Most employers are aware of the wealth of information about employees available through social media, and some monitor it. However, several recent examples suggest that if an employer accesses employee social media through compulsion or pretext, it could be liable under a variety of legal theories. A 2008 New Jersey case presents a good example. A waiter working at a Houston's restaurant in Hackensack created a MySpace page called the "Spec-Tator" that could only be accessed by invitation. The waiter invited several co-workers to use the page, and there they made sexual remarks about management and customers, referred to violence and drugs, and discussed a wine test that was to be given to employees. When one of the restaurant managers learned about the MySpace page, he asked a greeter at the restaurant who had authorized access to the site to turn over her password. The greeter testified that she provided the password under fear she would "get in trouble" if she did not. After the manager reviewed the site, the waiter and another employee were fired. The fired employees brought claims under, among other laws, the Stored Communications Act. That federal law makes it illegal to access "without authorization" a facility through which an electronic communication service is provided. The jury found that the manager did not have authorization despite the fact that he had obtained the password from the greeter. The jury ultimately returned a verdict against the restaurant on the Stored Communications Act and other claims, and awarded punitive damages.
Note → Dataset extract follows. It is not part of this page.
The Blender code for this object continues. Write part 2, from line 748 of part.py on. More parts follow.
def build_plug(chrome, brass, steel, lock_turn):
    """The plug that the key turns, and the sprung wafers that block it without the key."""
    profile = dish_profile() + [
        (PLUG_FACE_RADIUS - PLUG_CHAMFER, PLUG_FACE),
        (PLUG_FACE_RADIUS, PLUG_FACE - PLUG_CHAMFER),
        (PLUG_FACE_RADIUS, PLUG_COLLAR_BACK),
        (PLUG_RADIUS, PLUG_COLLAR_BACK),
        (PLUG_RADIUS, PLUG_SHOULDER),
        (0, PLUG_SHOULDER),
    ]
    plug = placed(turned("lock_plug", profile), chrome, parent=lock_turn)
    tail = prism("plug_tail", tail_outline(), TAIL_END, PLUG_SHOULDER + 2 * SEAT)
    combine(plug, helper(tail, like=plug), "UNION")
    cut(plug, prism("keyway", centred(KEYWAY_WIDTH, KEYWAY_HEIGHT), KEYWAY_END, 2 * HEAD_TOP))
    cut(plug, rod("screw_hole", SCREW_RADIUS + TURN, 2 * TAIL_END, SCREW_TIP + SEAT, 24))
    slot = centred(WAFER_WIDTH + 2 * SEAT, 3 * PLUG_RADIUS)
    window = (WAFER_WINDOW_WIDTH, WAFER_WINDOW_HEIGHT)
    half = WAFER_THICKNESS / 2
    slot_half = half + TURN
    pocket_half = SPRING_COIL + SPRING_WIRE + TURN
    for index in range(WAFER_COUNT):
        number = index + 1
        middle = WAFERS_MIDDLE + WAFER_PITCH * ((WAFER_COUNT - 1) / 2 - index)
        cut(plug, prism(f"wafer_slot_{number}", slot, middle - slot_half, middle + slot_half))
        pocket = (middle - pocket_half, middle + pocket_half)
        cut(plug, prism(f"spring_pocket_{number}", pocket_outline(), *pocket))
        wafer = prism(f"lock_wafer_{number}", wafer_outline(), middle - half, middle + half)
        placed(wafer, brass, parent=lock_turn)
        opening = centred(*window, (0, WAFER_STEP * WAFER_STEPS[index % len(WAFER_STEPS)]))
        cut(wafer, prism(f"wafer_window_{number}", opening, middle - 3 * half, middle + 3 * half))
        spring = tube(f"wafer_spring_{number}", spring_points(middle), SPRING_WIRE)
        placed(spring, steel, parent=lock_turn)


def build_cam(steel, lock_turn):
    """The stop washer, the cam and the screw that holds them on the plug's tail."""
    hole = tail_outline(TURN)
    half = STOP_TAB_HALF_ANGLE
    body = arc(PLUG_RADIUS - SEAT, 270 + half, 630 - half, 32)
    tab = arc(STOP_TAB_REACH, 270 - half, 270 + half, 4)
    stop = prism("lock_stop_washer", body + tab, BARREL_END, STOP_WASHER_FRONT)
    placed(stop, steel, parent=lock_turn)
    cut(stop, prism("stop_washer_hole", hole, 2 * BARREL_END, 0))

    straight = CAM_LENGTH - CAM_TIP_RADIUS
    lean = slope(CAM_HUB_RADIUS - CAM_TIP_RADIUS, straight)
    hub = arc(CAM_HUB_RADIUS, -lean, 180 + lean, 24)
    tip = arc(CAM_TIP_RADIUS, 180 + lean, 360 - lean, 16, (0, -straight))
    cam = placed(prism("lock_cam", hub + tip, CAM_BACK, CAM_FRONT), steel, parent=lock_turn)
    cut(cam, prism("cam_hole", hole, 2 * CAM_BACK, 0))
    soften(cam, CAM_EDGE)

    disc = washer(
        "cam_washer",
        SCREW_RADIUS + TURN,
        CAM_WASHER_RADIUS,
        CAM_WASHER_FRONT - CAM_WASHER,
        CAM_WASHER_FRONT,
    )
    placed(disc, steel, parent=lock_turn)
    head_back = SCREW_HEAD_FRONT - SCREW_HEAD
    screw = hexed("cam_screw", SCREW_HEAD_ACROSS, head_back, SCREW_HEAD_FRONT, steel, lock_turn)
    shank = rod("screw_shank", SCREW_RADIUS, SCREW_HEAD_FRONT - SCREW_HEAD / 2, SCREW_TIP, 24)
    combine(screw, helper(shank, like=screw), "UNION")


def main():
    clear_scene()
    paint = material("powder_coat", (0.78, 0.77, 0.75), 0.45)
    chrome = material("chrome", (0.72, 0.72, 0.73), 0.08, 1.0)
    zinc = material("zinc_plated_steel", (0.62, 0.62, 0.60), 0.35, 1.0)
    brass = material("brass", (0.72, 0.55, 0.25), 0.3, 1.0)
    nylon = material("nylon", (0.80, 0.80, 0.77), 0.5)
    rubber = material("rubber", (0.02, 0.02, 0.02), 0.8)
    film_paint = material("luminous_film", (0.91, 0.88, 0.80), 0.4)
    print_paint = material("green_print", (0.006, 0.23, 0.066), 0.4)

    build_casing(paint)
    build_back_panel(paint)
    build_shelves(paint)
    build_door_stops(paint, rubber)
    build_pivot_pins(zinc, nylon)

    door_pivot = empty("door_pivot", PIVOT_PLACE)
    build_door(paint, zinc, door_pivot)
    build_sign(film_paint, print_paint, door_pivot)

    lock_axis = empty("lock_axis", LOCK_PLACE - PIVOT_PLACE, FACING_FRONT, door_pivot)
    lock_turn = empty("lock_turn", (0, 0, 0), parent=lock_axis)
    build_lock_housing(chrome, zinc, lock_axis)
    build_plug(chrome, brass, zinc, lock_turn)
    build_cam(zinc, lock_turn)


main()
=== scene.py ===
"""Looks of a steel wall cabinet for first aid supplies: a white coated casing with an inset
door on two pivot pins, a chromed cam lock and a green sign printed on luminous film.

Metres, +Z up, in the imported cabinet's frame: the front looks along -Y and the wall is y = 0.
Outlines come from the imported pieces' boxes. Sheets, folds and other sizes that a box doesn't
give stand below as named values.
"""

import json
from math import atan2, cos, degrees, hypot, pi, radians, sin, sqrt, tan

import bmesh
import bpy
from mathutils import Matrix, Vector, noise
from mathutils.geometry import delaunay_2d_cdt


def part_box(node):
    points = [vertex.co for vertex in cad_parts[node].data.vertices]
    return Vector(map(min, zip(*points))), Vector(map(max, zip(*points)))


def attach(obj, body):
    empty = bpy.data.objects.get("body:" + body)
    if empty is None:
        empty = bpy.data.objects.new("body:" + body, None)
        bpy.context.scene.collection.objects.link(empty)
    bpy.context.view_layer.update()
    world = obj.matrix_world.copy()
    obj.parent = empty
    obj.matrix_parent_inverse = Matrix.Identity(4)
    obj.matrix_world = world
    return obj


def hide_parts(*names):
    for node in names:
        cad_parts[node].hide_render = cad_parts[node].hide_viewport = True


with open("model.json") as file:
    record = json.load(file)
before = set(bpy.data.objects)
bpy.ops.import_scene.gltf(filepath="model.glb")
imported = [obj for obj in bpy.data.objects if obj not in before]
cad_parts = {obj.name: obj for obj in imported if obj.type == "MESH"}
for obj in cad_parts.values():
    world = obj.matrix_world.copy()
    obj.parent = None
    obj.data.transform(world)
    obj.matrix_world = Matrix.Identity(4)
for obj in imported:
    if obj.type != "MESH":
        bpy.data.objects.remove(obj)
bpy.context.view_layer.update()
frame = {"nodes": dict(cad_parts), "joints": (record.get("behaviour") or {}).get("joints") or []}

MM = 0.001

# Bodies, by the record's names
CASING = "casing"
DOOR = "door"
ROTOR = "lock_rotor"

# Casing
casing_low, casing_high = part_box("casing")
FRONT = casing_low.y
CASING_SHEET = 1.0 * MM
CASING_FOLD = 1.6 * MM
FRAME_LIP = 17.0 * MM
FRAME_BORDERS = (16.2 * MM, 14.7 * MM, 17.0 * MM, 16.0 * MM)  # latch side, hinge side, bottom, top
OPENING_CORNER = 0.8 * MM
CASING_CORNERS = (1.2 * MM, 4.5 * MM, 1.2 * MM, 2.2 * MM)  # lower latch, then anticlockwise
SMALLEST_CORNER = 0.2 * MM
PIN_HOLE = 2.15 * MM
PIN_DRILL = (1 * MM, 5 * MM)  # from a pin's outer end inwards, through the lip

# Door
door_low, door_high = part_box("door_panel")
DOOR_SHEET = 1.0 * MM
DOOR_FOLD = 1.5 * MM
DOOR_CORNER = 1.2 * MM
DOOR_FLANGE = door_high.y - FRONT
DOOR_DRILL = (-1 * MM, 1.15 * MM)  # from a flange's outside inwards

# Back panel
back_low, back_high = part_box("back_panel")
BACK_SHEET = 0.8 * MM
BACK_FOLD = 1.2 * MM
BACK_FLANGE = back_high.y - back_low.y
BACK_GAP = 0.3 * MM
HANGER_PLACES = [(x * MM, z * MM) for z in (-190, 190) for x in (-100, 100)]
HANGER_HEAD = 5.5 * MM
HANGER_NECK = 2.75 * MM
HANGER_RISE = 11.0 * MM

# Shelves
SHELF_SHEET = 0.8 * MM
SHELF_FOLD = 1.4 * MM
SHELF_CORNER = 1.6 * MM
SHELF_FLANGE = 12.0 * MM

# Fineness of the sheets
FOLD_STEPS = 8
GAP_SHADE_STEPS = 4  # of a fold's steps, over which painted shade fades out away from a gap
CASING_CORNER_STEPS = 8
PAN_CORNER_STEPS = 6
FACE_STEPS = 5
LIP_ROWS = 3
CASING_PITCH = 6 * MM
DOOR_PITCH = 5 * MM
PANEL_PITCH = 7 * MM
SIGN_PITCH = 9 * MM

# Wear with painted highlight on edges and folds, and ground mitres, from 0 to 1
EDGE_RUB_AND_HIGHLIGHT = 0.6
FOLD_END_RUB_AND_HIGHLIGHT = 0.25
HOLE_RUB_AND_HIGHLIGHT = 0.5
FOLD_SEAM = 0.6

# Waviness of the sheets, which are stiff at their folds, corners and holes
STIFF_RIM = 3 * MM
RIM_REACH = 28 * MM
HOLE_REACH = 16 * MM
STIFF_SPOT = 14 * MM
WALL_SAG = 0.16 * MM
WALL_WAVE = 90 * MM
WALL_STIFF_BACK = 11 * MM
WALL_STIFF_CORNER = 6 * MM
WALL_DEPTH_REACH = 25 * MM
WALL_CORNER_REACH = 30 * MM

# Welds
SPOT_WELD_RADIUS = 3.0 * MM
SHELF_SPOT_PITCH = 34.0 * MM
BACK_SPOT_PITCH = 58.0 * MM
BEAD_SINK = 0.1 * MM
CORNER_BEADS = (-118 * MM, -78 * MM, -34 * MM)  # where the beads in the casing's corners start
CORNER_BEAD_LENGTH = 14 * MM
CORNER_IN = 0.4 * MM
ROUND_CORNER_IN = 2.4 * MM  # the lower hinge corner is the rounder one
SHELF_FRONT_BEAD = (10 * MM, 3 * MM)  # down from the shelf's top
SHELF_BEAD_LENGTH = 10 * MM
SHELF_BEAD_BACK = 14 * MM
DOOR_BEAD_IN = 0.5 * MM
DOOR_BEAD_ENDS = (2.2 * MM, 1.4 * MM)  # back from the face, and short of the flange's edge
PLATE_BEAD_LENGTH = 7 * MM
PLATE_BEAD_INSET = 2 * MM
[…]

In another recent case, a marketing director for a Chicago interior design firm developed a personal following on Facebook and Twitter. She also created a blog for the design firm. After being struck by a car, the marketing director was hospitalized and homebound for several months. During her absence from work, her employer allegedly accessed her Facebook and Twitter accounts and posted messages promoting the interior design firm. The marketing director sued on a number of grounds, and the court permitted her false endorsement act claim against her employer to proceed. That case is still pending.
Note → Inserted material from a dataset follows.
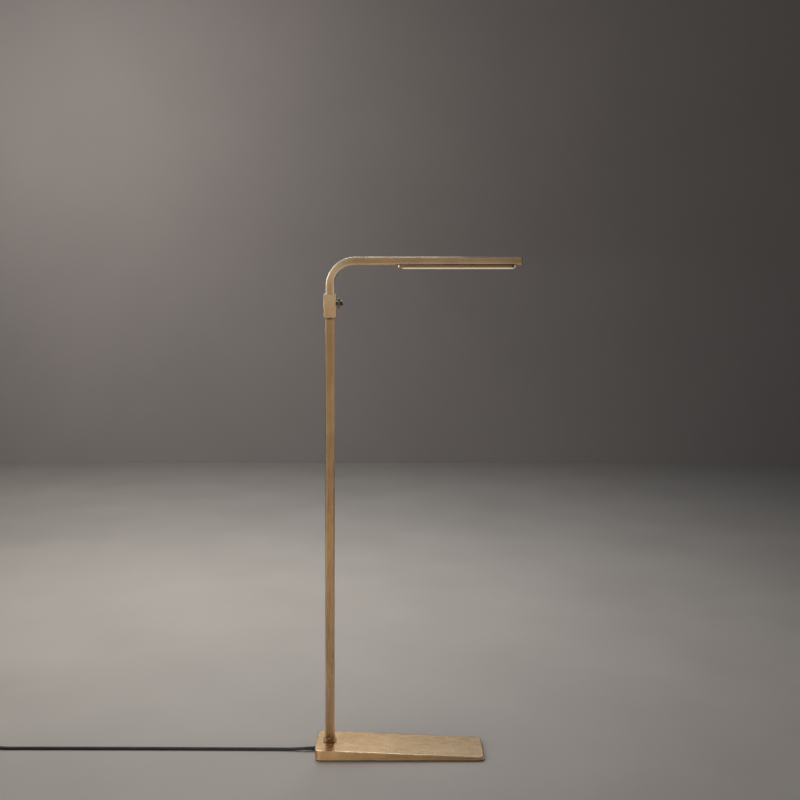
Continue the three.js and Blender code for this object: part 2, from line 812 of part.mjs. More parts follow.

When litigation does strike, companies will be faced with the question of whether they have to provide social media postings in response to discovery requests. A company that actively uses social media may greatly expand the amount of discoverable information under its control. If companies ask employees to use personal social media accounts for business purposes, the scope of discoverable information under the companies' control could potentially extend even to those personal accounts. In either case, advance planning about how a "litigation hold" of social media would be implemented in the event of anticipated litigation should be addressed before such a contingency occurs. Both Facebook and Twitter have procedures for the preservation and procurement of information from the sites.

Social media poses many more legal questions for companies, many of which have not been conclusively addressed by the courts. For example, does a commercial general liability policy cover liability arising out of social media use? Can social media postings create a hostile work environment? What risks does a company face when it uses social media to research job candidates? These cutting-edge issues remain open questions, and companies would be wise to consider them before exposing themselves to potential liability.

This article is designed to give general information on the developments covered, not to serve as legal advice related to specific situations or as a legal opinion. Counsel should be consulted for legal advice.